** Start **

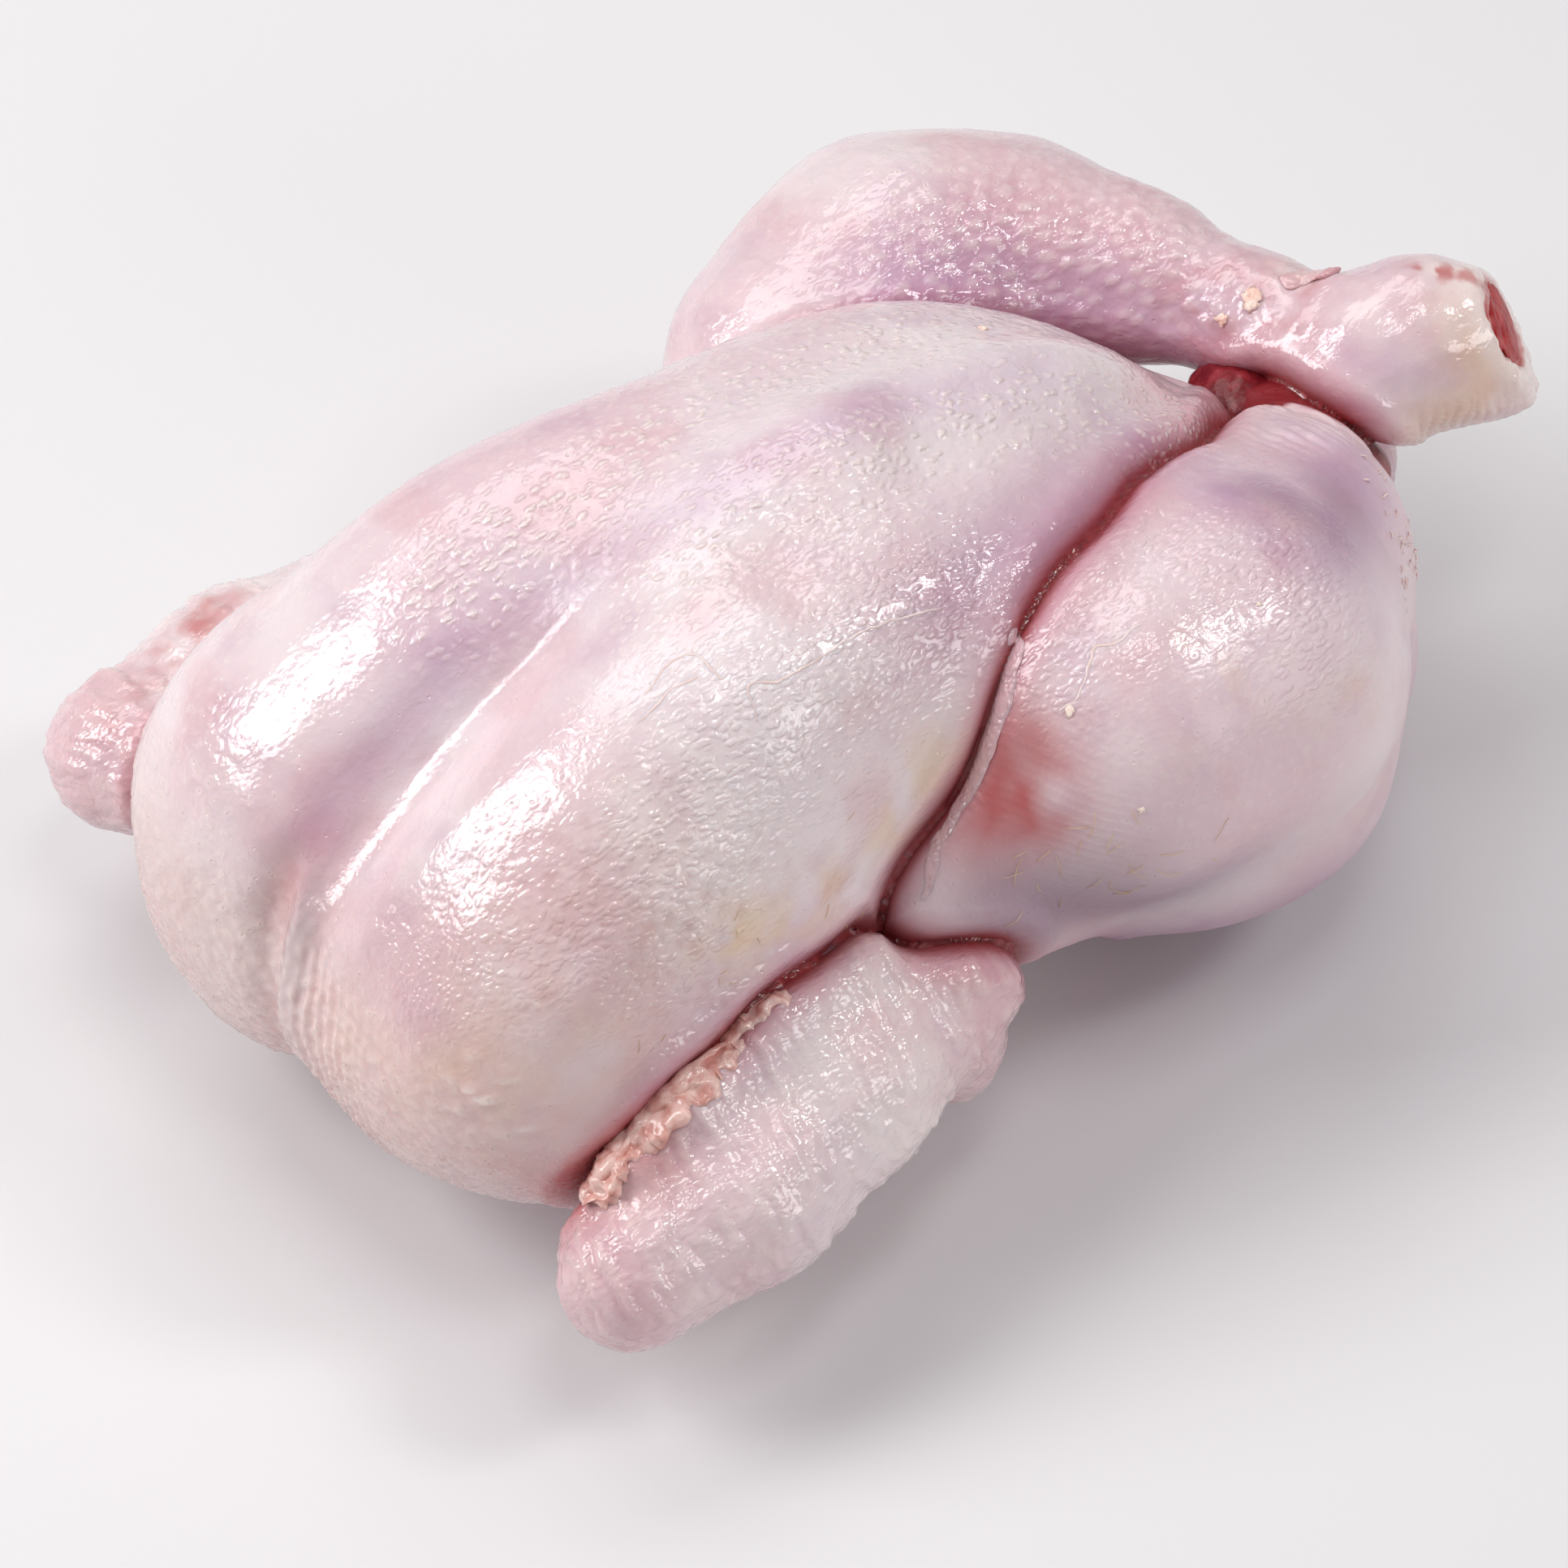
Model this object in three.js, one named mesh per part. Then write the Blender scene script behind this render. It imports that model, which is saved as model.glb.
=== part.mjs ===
// A whole raw chicken, plucked and drawn, lying on its back with its legs crossed over the tail.
//
// Units are millimetres. +X runs from the neck end to the tail, +Y towards the bird's left side
// and +Z up through the breast. The origin is the middle of the flat underside it rests on.
//
// The bird is one piece of meat and skin, so it is one closed mesh. It is described as rounded
// forms, lobes (turned ellipsoids) and limbs (round cones along a path), that swell into each
// other. Each form gives a distance to its surface, the distances are blended, grooves are pressed
// in, the table cuts the underside flat, and a surface net is drawn where the result is zero.
import * as THREE from "three";

const cell = 5.4; // edge of a sampling cell
const skinColour = 0xe0c8ca;

// How wide the fillet is where forms of one region meet, and where a region meets the rest.
const fillets = { trunk: 12, leftLeg: 8, rightLeg: 10, wing: 6, station: 8, join: 7, cutEdge: 3 };

// A form is a lobe, with its middle, radii and turn in degrees about x, y and z, or a limb, with
// stations of x, y, z and radius.
const trunk = [
  { at: [0, 0, 36], radii: [93, 42, 38], turn: [0, 4, 0] }, // ribs and back
  { at: [11, 0, 66], radii: [60, 17, 36], turn: [0, 2, 0] }, // keel
  { at: [63, -1, 56], radii: [27, 14, 13], turn: [0, 21, 0] }, // tip of the breast
  { at: [88, 0, 26], radii: [24, 18, 14], turn: [0, -10, 0] }, // root of the tail
  { at: [106, 0, 30], radii: [14, 10, 8], turn: [0, -20, 0] }, // tail
  { at: [-29, 20, 57], radii: [58, 24, 42], turn: [-8, -12, -8], paired: true }, // breast muscle
  { at: [-43, -23, 49], radii: [42, 22, 40], turn: [-3, 0, 9] }, // right side of the breast
  { at: [-41, 22, 48], radii: [46, 26, 38], turn: [9, -2, 5] }, // left side of the breast
  { at: [-65, -28, 45], radii: [21, 20, 32], turn: [-2, -12, -15] }, // right shoulder
  { at: [-70, 26, 44], radii: [26, 25, 33], turn: [-13, 8, 5] }, // left shoulder
  { at: [-79, 19, 32], radii: [11, 14, 18], turn: [0, 0, 4] }, // neck skin, left
  { at: [-74, -14, 36], radii: [14, 15, 21] }, // neck skin, right
  { at: [28, 14, 55], radii: [53, 26, 38], turn: [-10, 26, -9], paired: true }, // rear of the breast
  { at: [10, 21, 32], radii: [76, 22, 28], turn: [0, 0, 2], paired: true }, // flank
];
const leftLeg = [
  { at: [44, 44, 36], radii: [38, 28, 31], turn: [0, 0, 12] }, // thigh
  { at: [60, 56, 52], radii: [33, 20, 23], turn: [3, -15, -7] }, // calf
  {
    stations: [ // drumstick, from the knee to the hock
      [38, 53, 56, 17], [62, 56, 55, 21], [81, 46, 57, 17],
      [92, 32, 59, 11.5], [101, 12, 60, 8], [107, -4, 60, 10.5],
    ],
  },
  { at: [112, -10, 61], radii: [15, 12, 13], turn: [4, 0, -36] }, // hock joint
  { at: [119, -7, 64], radii: [10, 9, 10], turn: [0, 0, -36] }, // knuckle on top of it
  { at: [125, -14, 60], radii: [12, 8, 12], turn: [2, 0, -36] }, // end of the joint
  { stations: [[110, -11, 56, 5], [126, -18, 57, 5.5]] }, // scaly skin below it
];
const rightLeg = [
  { at: [47, -41, 35], radii: [33, 22, 25], turn: [8, 10, -15] }, // thigh
  { at: [70, -31, 34], radii: [25, 19, 28], turn: [0, 0, -6] }, // back of the thigh
  { stations: [[32, -42, 63, 28], [51, -40, 61, 28], [76, -25, 56, 18], [92, -9, 50, 8.5]] }, // drumstick
  { stations: [[90, -9, 48, 7], [95, -3, 50, 6.5], [98, 2, 50, 5.5]] }, // bare end of the muscle
  { at: [9, -47, 48], radii: [24, 9, 19], turn: [4, 0, -3] }, // skin between knee and flank
  { stations: [[98, -8, 49, 3.5], [102, -13, 46, 2.5]] }, // tendon
];
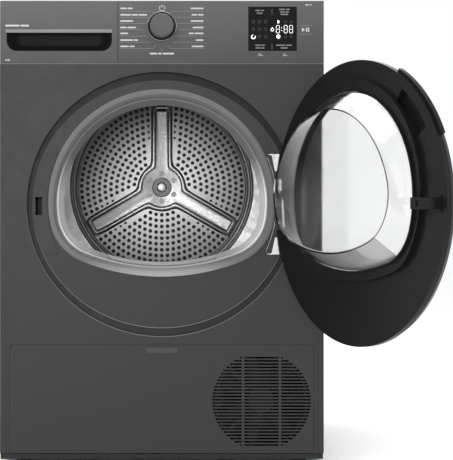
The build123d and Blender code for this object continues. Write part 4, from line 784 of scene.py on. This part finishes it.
def panel_lines():
    dim = []
    for up, end in LINES:
        z = KNOB_MID + up
        dim.append(stroke(LABELS_LEFT, z, -end, z, 0.8))
        dim.append(stroke(end, z, LABELS_RIGHT, z, 0.8))
    for up, start, to in BENDS:
        for side in (-1, 1):
            dim.append(stroke(side * start, KNOB_MID + up, side * BEND_END, KNOB_MID + to, 0.8))
    dim.append(stroke(0, KNOB_MID - 41.6, 0, KNOB_MID - 45.8, 1.0))
    for up in (1.9, -14.5):
        dim.append(stroke(254.1, KNOB_MID + up, 276.8, KNOB_MID + up, 0.9))
    plates("panel_lines", dim, 0.0, 0.14, "cabinet", "light_grey_plastic", PRINTS["dim_ink"])


def in_window(right, down):
    """Place from the display window's upper left corner."""
    return WINDOW_LOW[0] / MM + right, WINDOW_HIGH[2] / MM - down


def digit(x, z):
    """All seven strokes of one figure."""
    marks = [stroke(x + side * 3.0, z + level * 1.0, x + side * 3.0, z + level * 6.0, 0.75)
             for side in (-1, 1) for level in (-1, 1)]
    return marks + [stroke(x - 2.4, z + level * 6.9, x + 2.4, z + level * 6.9, 0.75) for level in (-1, 0, 1)]


def display():
    """Lit figures and icons, grey words, and the marks that are off."""
    face = 0.1
    upper, middle, lower = DISPLAY_ROWS
    lit = []
    for right in DIGITS:
        lit += digit(*in_window(right, middle))
    x, z = in_window(61.9, middle)
    lit += [dash(x - 0.7, x + 0.7, z + level * 2.6, 1.4) for level in (-1, 1)]
    x, z = in_window(55.6, upper)
    flag = [(-1.8, -2.6), (1.0, -2.6), (2.2, 0), (1.0, 2.6), (-1.8, 2.6)]
    lit.append([(x + right, z + up) for right, up in flag])
    x, z = in_window(44.4, 41.9)
    lit += hoop(x, z - 0.6, 2.6, 0.9)
    lit.append(dash(x - 1.0, x + 1.0, z + 3.2, 1.4))
    x, z = in_window(55.6, lower)
    lit += hoop(x, z, 3.3, 0.9)
    lit.append(stroke(x - 2.0, z - 2.0, x + 2.0, z + 2.0, 0.8))
    lit.append(stroke(x - 2.0, z + 2.0, x + 2.0, z - 2.0, 0.8))
    x, z = in_window(9.6, LIT_MARKS_ROW)
    lit += hoop(x, z, 3.6, 1.4, 100, 290)
    lit.append(dash(x - 3.8, x + 0.4, z - 2.6, 1.8))
    plates("display_lit", lit, face, 0.1, "cabinet", "white_plastic", PRINTS["lit"])
    grey_marks = []
    for right, rows in WINDOW_WORDS:
        for down, length in rows:
            x, z = in_window(right, down)
            parts = (3, 2) if length > TWO_WORDS else (1,)
            grey_marks += words(x - length / 2, x + length / 2, z, 2.2, parts)
    for top, bottom in ((4.7, 14.6), (68.8, 78.7)):
        x, z0 = in_window(43.9, top)
        grey_marks.append(stroke(x, z0, x, z0 + top - bottom, 0.6))
    plates("display_words", grey_marks, face, 0.1, "cabinet", "light_grey_plastic", PRINTS["dim_ink"])
    off = [(9.6, upper), (9.6, middle)] + [(right, down) for right in (20.8, 32.2) for down in DISPLAY_ROWS]
    faint = []
    for place in off:
        faint += hoop(*in_window(*place), 2.4, 0.8)
    for right in (68.9, 79.2):
        for down in (upper, LIT_MARKS_ROW):
            faint += hoop(*in_window(right, down), 2.0, 0.8)
    plates("display_unlit", faint, face, 0.08, "cabinet", "dark_plastic", PRINTS["unlit"])


# ---- drawer, hinge cover and seams ----------------------------------------------------
def recess_outline(inset, low_round):
    """Drawer recess seen from the front: square top corners, rounded lower ones."""
    x0, x1 = RECESS_X[0] + inset, RECESS_X[1] - inset
    low = RECESS_Z[0] + inset * 0.55
    high = RECESS_Z[1] - 0.3
    r = low_round
    points = [(x0, high)]
    for step in range(13):
        angle = math.radians(180 + 7.5 * step)
        points.append((x0 + r + r * math.cos(angle), low + r + r * math.sin(angle)))
    for step in range(13):
        angle = math.radians(270 + 7.5 * step)
        points.append((x1 - r + r * math.cos(angle), low + r + r * math.sin(angle)))
    points.append((x1, high))
    for step in range(1, 24):
        points.append((x1 + (x0 - x1) * step / 24, high))
    return points


def drawer_recess():
    """Lining of the finger recess, darkened as painted shade, and the bright bar over it."""
    verts = []
    faces = []
    rows = ((0.0, 19.0, 0.2), (0.3, 19.0, 1.6), (5.0, 18.0, 9.0), (14.0, 15.0, 20.0), (18.0, 12.0, 23.6),
            (24.0, 8.0, 24.6))
    for inset, low_round, depth in rows:
        verts += [(x, FRONT / MM + depth, z) for x, z in recess_outline(inset, low_round)]
    size = len(verts) // len(rows)
    for row in range(len(rows) - 1):
        for step in range(size):
            after = (step + 1) % size
            a = row * size
            faces.append((a + step, a + after, a + size + after, a + size + step))
    faces.append(tuple(range((len(rows) - 1) * size, len(rows) * size)))
    # recess lining darkened as painted shade
    make("drawer_recess_lining", verts, faces, "tank", "anthracite_plastic", RECESS_SHADE, sharp=60)
    x0, x1 = RECESS_X[0] - 1.8, RECESS_X[1] + 0.2
    z0 = RECESS_Z[1] + 0.5
    z1 = z0 + LEDGE_TRIM
    bar = [(x0, z0), (x1, z0), (x1 + 0.2, z0 + 0.3), (x1 + 0.2, z1 - 0.3), (x1, z1), (x0, z1),
           (x0 - 0.2, z1 - 0.3), (x0 - 0.2, z0 + 0.3)]
    plates("drawer_ledge_trim", [bar], -1.0, 0.3, "tank", "anthracite_plastic", LEDGE_SATIN)


def hinge_cover():
    """Painted cover over the hinge's plate, between the loading ring and the door's groove."""
    outer = []
    inner = []
    wide, high = HINGE_COVER_OVAL
    for step in range(41):
        up = HINGE_COVER_HALF * (step / 20 - 1)
        outer.append((wide * math.sqrt(1 - (up / high) ** 2), DOOR_MID + up))
        reach = DOOR_MID + up - (MOUTH_TOP - MOUTH_HALF)
        inner.append((math.sqrt((MOUTH_HALF + 2.0) ** 2 - reach ** 2), DOOR_MID + up))
    outline = outer + inner[::-1]
    plates("hinge_cover", [outline], -1.0, 0.3, "cabinet", "anthracite_paint", MATERIALS["anthracite_paint"])


def panel_seams():
    """Painted shadow in the gaps round the kick flap and beside the drawer, and the bright lip under the
    panel.
    """
    def patch(x0, x1, z0, z1):
        return [(x0, z0), (x1, z0), (x1, z1), (x0, z1)]

    left, right = FLAP_LOW[0] / MM, FLAP_HIGH[0] / MM
    low, high = FLAP_LOW[2] / MM, FLAP_HIGH[2] / MM
    gaps = [patch(left - SEAM, right + SEAM, high + 0.1, high + SEAM)]
    gaps.append(patch(left - SEAM, left - 0.1, low, high + 0.1))
    gaps.append(patch(right + 0.1, right + SEAM, low, high + 0.1))
    drawer = TANK_HIGH[0] / MM
    gaps.append(patch(drawer + 0.1, drawer + DRAWER_SEAM, TANK_LOW[2] / MM + 1.0, TANK_HIGH[2] / MM - 1.0))
    # dark strips as painted shadow in the gaps
    plates("panel_gaps", gaps, 0.0, 0.12, "cabinet", "rubber", PRINTS["dark_mark_and_shade"])
    lip = BAND_LOW[2] / MM
    plates("panel_lip", [patch(PANEL_LOW[0] / MM + 1.0, PANEL_HIGH[0] / MM - 1.0, lip - 1.5, lip - 0.6)],
           0.0, 0.12, "cabinet", "anthracite_plastic", LEDGE_SATIN)


drawer_recess()
hinge_cover()
spider()
spider_studs()
drum_rings()
drum_shadow()
arm_slots()
panel_seams()
loading_ring()
mouth_vents()
groove_lip_highlights()
knob_dish()
panel_print()
display()


# ---- stage, light and camera ------------------------------------------------------
def stage_floor():
    mesh = bpy.data.meshes.new("floor")
    reach = 40.0
    mesh.from_pydata([(-reach, -reach, 0), (reach, -reach, 0), (reach, reach, 0), (-reach, reach, 0)],
                     [], [(0, 1, 2, 3)])
    floor = bpy.data.objects.new("floor", mesh)
    bpy.context.scene.collection.objects.link(floor)
    n = Nodes("pale_floor")
    n.set(Base_Color=n.ramp(n.noise(3.0), ((0.3, 0.93), (0.7, 0.96))), Roughness=0.8)
    mesh.materials.append(n.material)


def soft_light(name, place, size, power, aim=(0, 0, 0.45)):
    data = bpy.data.lights.new(name, "AREA")
    data.size = size
    data.energy = power
    lamp = bpy.data.objects.new(name, data)
    lamp.location = place
    lamp.rotation_euler = (Vector(aim) - Vector(place)).to_track_quat("-Z", "Y").to_euler()
    bpy.context.scene.collection.objects.link(lamp)


def studio():
    world = bpy.data.worlds.new("studio")
    bpy.context.scene.world = world
    world.use_nodes = True
    tree = world.node_tree
    background = tree.nodes["Background"]
    background.inputs["Color"].default_value = (1, 1, 1, 1)
    background.inputs["Strength"].default_value = 1.0
    soft_light("key", (-1.9, -2.6, 2.3), 2.2, 26)
    soft_light("fill", (2.4, -2.4, 1.5), 2.2, 12)
    soft_light("overhead", (0, -0.4, 3.0), 2.4, 30)
    soft_light("drum_fill", (-0.5, -3.4, 0.95), 1.2, 26, (0, 0.2, 0.52))
    soft_light("rear", (0.6, 3.0, 2.0), 2.2, 20)
    bpy.context.scene.view_settings.view_transform = "Standard"


def front_camera():
    data = bpy.data.cameras.new("camera")
    data.sensor_width = 36
    data.lens = 36 * CAMERA_AWAY / FACE_WIDE
    data.shift_x = SHIFT_X
    data.shift_y = SHIFT_Y
    camera = bpy.data.objects.new("camera", data)
    camera.location = (0, FRONT - CAMERA_AWAY, CAMERA_HIGH)
    camera.rotation_euler = (math.radians(90), 0, 0)
    bpy.context.scene.collection.objects.link(camera)
    bpy.context.scene.camera = camera


stage_floor()
studio()
front_camera()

** End **

## Goal
The lines to return begin at the first line of the records and end at the line holding "7, cutEdge: 3"; please return them exactly, including both, and nothing beyond.

## Written response
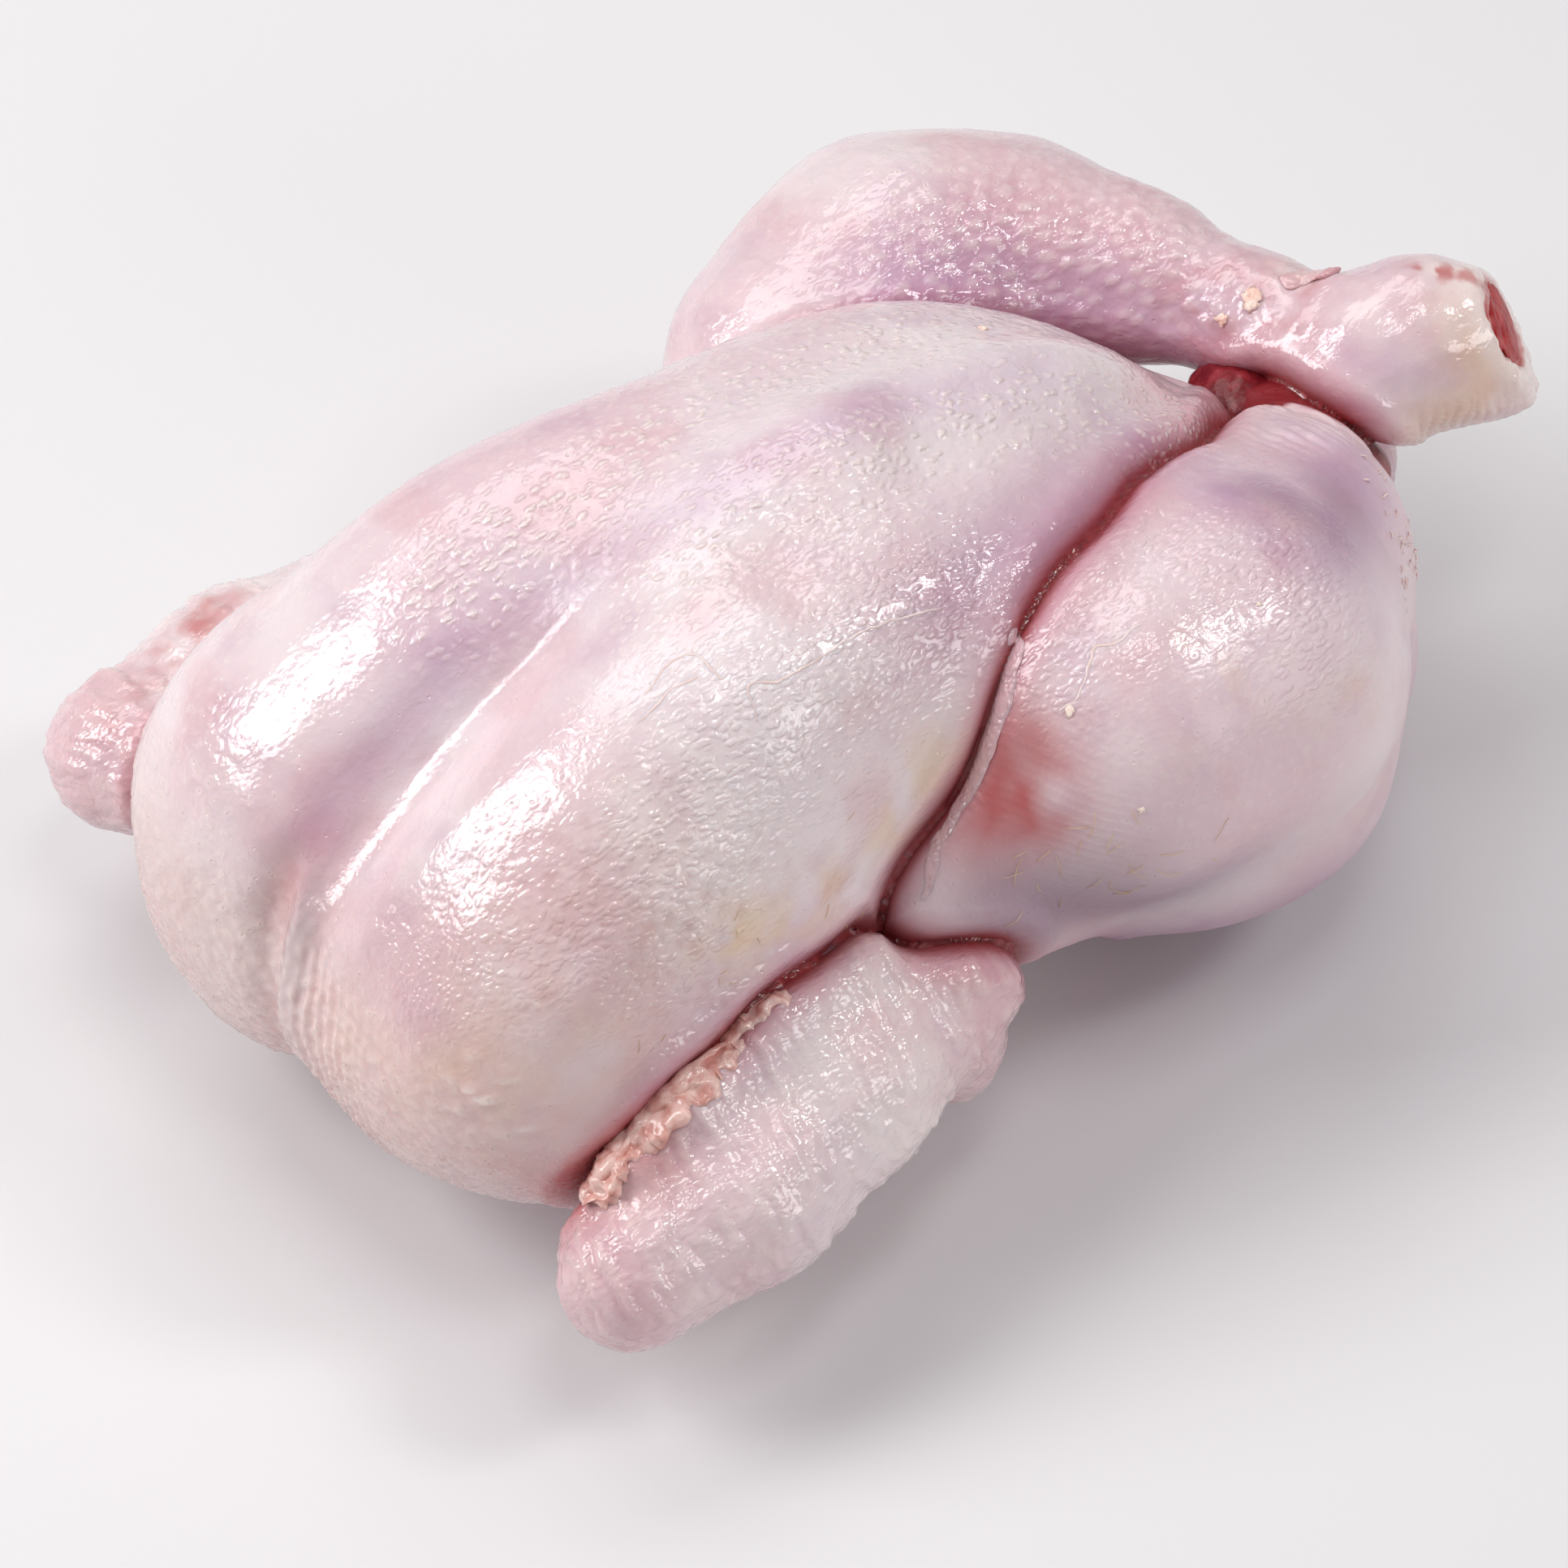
Model this object in three.js, one named mesh per part. Then write the Blender scene script behind this render. It imports that model, which is saved as model.glb.
=== part.mjs ===
// A whole raw chicken, plucked and drawn, lying on its back with its legs crossed over the tail.
//
// Units are millimetres. +X runs from the neck end to the tail, +Y towards the bird's left side
// and +Z up through the breast. The origin is the middle of the flat underside it rests on.
//
// The bird is one piece of meat and skin, so it is one closed mesh. It is described as rounded
// forms, lobes (turned ellipsoids) and limbs (round cones along a path), that swell into each
// other. Each form gives a distance to its surface, the distances are blended, grooves are pressed
// in, the table cuts the underside flat, and a surface net is drawn where the result is zero.
import * as THREE from "three";

const cell = 5.4; // edge of a sampling cell
const skinColour = 0xe0c8ca;

// How wide the fillet is where forms of one region meet, and where a region meets the rest.
const fillets = { trunk: 12, leftLeg: 8, rightLeg: 10, wing: 6, station: 8, join: 7, cutEdge: 3 };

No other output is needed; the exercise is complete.